▶ [Supplied data]
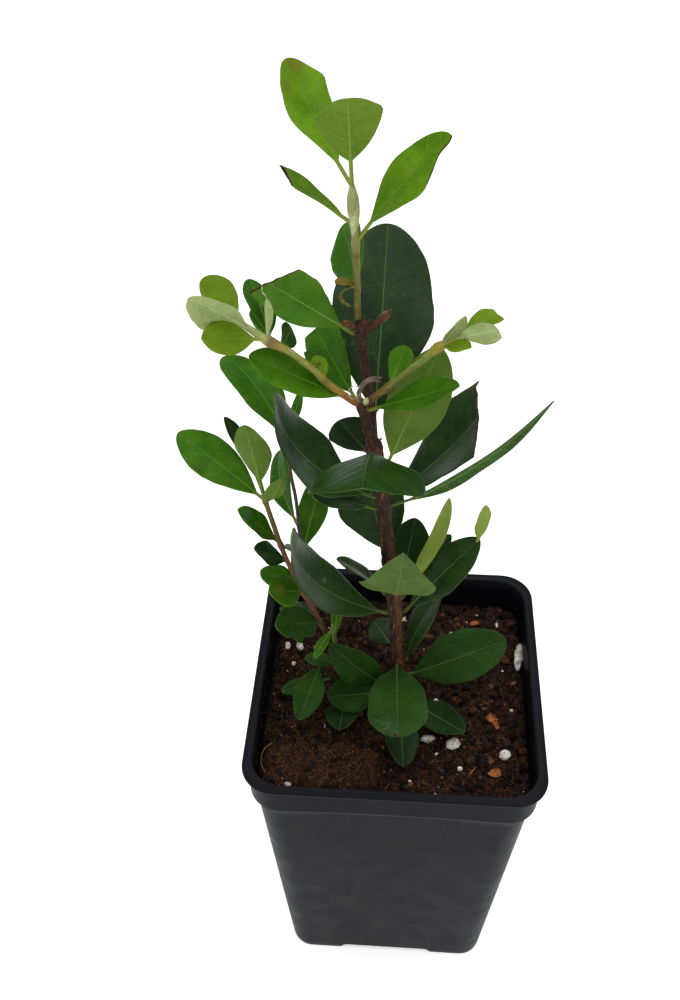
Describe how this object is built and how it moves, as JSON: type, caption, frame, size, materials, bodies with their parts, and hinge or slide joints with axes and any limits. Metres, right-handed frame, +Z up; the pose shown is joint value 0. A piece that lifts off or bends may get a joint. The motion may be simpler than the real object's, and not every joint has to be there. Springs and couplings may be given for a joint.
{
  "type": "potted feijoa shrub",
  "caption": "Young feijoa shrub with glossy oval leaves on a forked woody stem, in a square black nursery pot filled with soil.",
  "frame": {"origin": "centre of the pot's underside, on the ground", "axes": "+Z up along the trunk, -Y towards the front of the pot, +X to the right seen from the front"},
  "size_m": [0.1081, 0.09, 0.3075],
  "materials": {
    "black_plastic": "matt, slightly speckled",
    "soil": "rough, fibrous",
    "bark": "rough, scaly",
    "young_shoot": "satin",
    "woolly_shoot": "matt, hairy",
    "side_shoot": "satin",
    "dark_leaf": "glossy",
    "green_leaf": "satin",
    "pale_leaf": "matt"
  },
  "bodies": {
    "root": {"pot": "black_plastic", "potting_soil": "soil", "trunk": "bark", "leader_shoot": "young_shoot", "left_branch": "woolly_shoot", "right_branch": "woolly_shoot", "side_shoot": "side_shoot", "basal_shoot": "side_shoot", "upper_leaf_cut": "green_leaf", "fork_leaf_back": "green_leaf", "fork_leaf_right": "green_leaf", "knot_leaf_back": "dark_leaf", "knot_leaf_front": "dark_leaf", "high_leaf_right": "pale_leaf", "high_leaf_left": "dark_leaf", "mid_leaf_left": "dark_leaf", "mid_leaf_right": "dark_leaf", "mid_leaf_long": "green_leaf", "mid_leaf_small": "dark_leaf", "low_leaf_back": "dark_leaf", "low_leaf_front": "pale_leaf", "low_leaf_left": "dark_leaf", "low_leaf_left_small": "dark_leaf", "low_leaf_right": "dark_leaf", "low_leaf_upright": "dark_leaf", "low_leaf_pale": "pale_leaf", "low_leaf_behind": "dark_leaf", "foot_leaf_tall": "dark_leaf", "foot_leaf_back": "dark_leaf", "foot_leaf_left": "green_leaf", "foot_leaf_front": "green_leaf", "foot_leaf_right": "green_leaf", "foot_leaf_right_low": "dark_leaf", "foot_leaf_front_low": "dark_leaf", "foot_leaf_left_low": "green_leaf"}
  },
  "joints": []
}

▶ [Task instructions]
Make an exact copy of the listing, including every line.

▶ [Reply to the task]
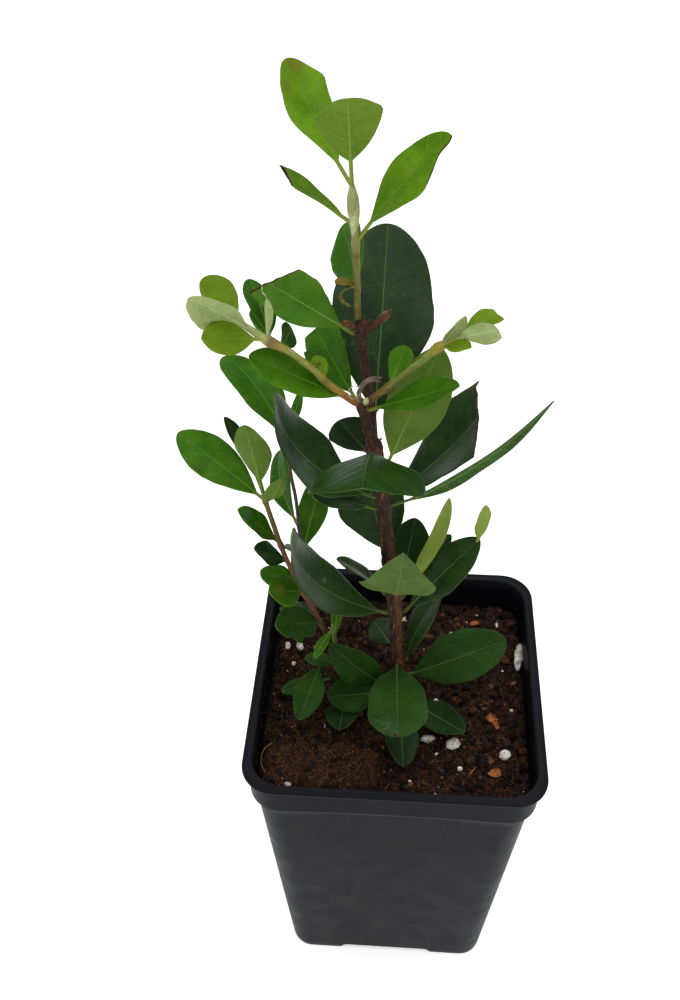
Describe how this object is built and how it moves, as JSON: type, caption, frame, size, materials, bodies with their parts, and hinge or slide joints with axes and any limits. Metres, right-handed frame, +Z up; the pose shown is joint value 0. A piece that lifts off or bends may get a joint. The motion may be simpler than the real object's, and not every joint has to be there. Springs and couplings may be given for a joint.
{
  "type": "potted feijoa shrub",
  "caption": "Young feijoa shrub with glossy oval leaves on a forked woody stem, in a square black nursery pot filled with soil.",
  "frame": {"origin": "centre of the pot's underside, on the ground", "axes": "+Z up along the trunk, -Y towards the front of the pot, +X to the right seen from the front"},
  "size_m": [0.1081, 0.09, 0.3075],
  "materials": {
    "black_plastic": "matt, slightly speckled",
    "soil": "rough, fibrous",
    "bark": "rough, scaly",
    "young_shoot": "satin",
    "woolly_shoot": "matt, hairy",
    "side_shoot": "satin",
    "dark_leaf": "glossy",
    "green_leaf": "satin",
    "pale_leaf": "matt"
  },
  "bodies": {
    "root": {"pot": "black_plastic", "potting_soil": "soil", "trunk": "bark", "leader_shoot": "young_shoot", "left_branch": "woolly_shoot", "right_branch": "woolly_shoot", "side_shoot": "side_shoot", "basal_shoot": "side_shoot", "upper_leaf_cut": "green_leaf", "fork_leaf_back": "green_leaf", "fork_leaf_right": "green_leaf", "knot_leaf_back": "dark_leaf", "knot_leaf_front": "dark_leaf", "high_leaf_right": "pale_leaf", "high_leaf_left": "dark_leaf", "mid_leaf_left": "dark_leaf", "mid_leaf_right": "dark_leaf", "mid_leaf_long": "green_leaf", "mid_leaf_small": "dark_leaf", "low_leaf_back": "dark_leaf", "low_leaf_front": "pale_leaf", "low_leaf_left": "dark_leaf", "low_leaf_left_small": "dark_leaf", "low_leaf_right": "dark_leaf", "low_leaf_upright": "dark_leaf", "low_leaf_pale": "pale_leaf", "low_leaf_behind": "dark_leaf", "foot_leaf_tall": "dark_leaf", "foot_leaf_back": "dark_leaf", "foot_leaf_left": "green_leaf", "foot_leaf_front": "green_leaf", "foot_leaf_right": "green_leaf", "foot_leaf_right_low": "dark_leaf", "foot_leaf_front_low": "dark_leaf", "foot_leaf_left_low": "green_leaf"}
  },
  "joints": []
}